Furniture Piece Class Range

Basic wood chair - 60-400 depending on density.

Upholstered chair beds - 110

School chairs - 175 or 300 depending on packaging.

Nursing chairs - 110, 150, 250 depending on density

Powered chairs - 100 or 200 depending if assembled or not

Questions to Ask to Determine Your Furniture’s Freight Class

In order to determine the freight class for the chair you want to ship, begin with broad categorical indicators then move on to more specific features in order to narrow the chair into the correct freight class:

- Is the chair in the freight class for office furniture?

- Is the chair in the freight class for outdoor or patio furniture?

- What material is the chair made from and how dense is that material?

Next, consider any additional features or extras that may affect the chair’s freight class:

- Is the chair in the freight class for upholstered furniture?

- Does the chair have wheels?

- Is the chair mechanically powered?

Finally, determine how the chair will be packaged and the manner it will be handled and shipped to finalize freight class determination:

- How is the chair packaged?

- Is the chair assembled or disassembled?

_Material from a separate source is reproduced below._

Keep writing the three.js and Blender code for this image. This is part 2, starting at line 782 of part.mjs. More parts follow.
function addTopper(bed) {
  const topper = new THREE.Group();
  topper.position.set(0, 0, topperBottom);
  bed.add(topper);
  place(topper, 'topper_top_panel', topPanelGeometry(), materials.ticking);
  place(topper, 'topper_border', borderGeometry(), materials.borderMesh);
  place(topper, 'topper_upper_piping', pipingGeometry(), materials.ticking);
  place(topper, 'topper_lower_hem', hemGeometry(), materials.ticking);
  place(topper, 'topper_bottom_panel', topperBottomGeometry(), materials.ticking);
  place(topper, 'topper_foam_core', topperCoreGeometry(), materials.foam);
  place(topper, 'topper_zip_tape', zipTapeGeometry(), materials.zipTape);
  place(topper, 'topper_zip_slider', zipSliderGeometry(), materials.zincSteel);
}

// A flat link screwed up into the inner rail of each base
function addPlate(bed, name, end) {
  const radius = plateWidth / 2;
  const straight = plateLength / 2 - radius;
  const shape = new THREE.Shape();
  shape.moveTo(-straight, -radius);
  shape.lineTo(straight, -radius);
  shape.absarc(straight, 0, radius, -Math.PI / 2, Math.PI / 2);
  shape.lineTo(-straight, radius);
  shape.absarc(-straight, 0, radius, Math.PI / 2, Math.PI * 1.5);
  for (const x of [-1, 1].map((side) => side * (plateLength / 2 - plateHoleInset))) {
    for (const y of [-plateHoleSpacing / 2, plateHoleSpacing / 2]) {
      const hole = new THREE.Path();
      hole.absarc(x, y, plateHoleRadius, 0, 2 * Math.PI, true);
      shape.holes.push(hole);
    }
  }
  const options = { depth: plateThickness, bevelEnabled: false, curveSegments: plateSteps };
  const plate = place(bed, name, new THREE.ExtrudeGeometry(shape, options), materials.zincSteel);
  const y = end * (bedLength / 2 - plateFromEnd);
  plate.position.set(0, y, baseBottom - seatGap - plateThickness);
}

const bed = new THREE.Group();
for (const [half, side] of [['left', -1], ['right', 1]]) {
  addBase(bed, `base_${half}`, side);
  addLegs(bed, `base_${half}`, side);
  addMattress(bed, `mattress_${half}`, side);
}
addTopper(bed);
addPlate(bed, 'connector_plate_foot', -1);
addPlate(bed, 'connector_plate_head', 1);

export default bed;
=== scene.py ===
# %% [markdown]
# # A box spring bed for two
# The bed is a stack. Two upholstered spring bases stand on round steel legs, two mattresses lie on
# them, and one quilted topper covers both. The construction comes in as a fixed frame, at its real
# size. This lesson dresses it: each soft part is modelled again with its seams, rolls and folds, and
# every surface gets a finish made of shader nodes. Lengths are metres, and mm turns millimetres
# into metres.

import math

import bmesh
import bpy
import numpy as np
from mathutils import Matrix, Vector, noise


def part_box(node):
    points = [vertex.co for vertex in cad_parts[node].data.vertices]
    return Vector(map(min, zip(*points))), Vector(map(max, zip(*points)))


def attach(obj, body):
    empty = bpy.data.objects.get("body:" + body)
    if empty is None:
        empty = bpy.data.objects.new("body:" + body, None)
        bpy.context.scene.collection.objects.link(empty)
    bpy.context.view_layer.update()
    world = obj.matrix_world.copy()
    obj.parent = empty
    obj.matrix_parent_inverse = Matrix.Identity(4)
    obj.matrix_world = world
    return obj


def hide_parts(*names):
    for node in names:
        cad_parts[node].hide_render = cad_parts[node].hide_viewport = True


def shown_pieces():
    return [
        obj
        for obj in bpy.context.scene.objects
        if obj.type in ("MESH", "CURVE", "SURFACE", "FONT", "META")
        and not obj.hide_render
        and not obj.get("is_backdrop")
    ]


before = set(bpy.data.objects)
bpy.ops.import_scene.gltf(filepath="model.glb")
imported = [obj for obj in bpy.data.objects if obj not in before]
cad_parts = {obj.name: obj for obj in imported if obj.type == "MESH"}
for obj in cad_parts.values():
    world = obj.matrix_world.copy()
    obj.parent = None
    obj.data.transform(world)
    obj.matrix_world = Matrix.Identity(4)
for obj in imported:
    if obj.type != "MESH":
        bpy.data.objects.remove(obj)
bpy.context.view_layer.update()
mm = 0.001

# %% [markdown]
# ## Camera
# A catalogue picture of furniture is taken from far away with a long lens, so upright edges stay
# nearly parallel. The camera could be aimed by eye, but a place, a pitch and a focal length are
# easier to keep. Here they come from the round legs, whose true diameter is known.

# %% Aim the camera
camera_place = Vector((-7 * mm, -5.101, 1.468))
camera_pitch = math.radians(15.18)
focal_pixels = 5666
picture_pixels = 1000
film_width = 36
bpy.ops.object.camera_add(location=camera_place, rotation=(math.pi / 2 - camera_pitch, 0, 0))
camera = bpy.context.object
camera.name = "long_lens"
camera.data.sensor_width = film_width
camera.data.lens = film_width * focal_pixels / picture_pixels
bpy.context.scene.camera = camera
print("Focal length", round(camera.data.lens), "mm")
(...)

- Is the chair wrapped and on a pallet?

Using CLASSIT to Find Your Furniture’s Freight Class

Typically, most furniture will range between freight classes 100-175, but any number of factors could move a particular piece of furniture much lower or higher on the spectrum. For this reason, it is critical that shippers obtain a subscription to CLASSIT (https://classit.nmfta.org/), the online freight classification directory tool maintained by the NMFTA, or consult a freight class expert in order to calculate their cargo's freight class correctly. The CLASSIT system will evaluate the density, handling, stowability, and liability of your shipments to establish their transportability and corresponding NMFC codes, allowing you to attach the correct furniture freight class to your bill of lading and avoid any additional charges or costly disputes from your carrier.